* Task prompt:
Note each line that includes the word "bodies". Copy those lines.

* Data excerpt:
::::::::
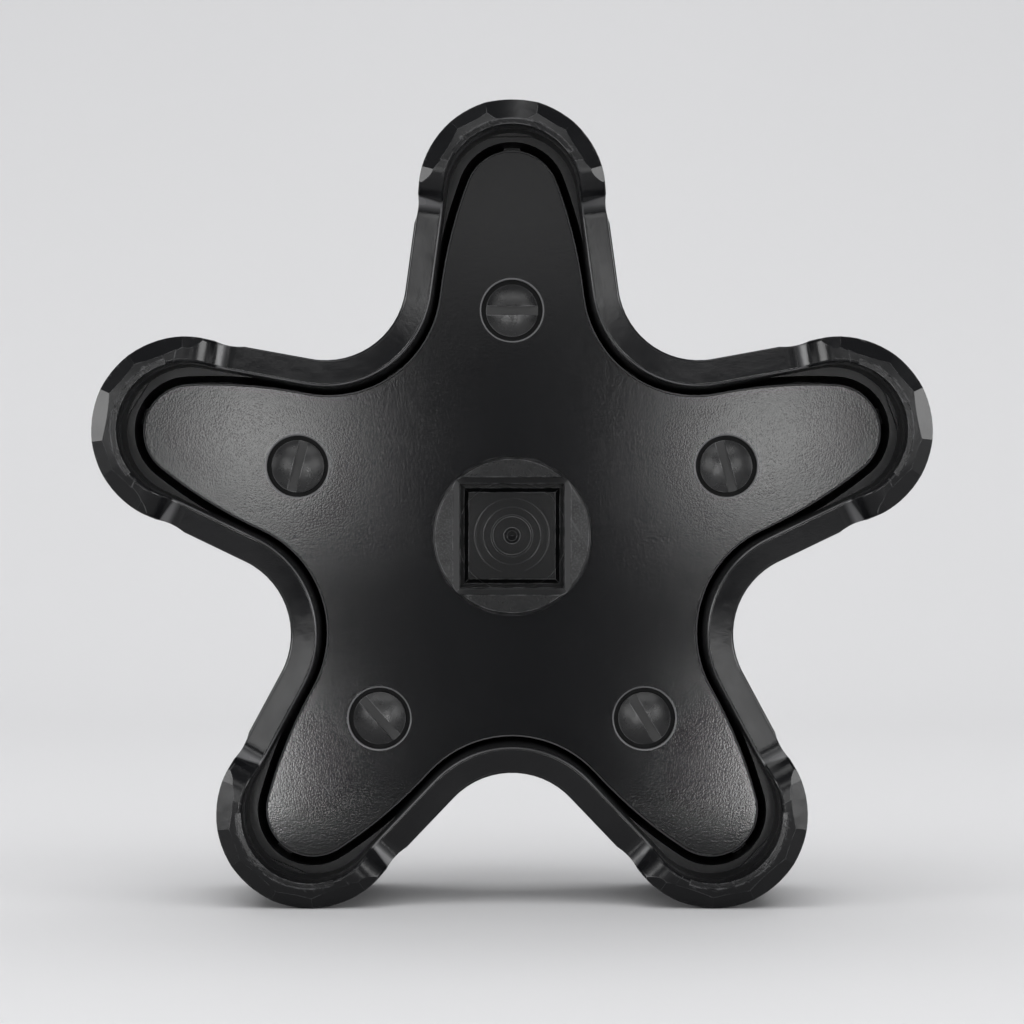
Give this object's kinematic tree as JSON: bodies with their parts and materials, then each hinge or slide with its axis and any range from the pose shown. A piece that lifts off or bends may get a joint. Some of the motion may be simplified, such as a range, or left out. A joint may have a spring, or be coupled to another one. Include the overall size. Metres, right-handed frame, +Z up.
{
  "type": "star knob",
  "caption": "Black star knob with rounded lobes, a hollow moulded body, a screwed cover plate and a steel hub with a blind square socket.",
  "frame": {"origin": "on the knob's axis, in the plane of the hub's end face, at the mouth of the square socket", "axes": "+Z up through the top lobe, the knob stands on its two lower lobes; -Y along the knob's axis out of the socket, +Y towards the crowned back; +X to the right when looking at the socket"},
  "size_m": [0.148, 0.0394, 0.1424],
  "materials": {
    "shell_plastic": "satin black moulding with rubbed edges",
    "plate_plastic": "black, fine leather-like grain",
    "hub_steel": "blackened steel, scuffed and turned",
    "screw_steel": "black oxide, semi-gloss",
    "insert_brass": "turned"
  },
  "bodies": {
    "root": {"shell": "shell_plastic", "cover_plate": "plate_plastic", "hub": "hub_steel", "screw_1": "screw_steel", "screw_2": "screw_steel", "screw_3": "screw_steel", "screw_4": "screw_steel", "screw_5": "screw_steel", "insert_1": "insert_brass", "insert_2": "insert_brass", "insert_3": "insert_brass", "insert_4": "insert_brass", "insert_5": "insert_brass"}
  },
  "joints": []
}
::::::::
* Problem solution:
Give this object's kinematic tree as JSON: bodies with their parts and materials, then each hinge or slide with its axis and any range from the pose shown. A piece that lifts off or bends may get a joint. Some of the motion may be simplified, such as a range, or left out. A joint may have a spring, or be coupled to another one. Include the overall size. Metres, right-handed frame, +Z up.
  "bodies": {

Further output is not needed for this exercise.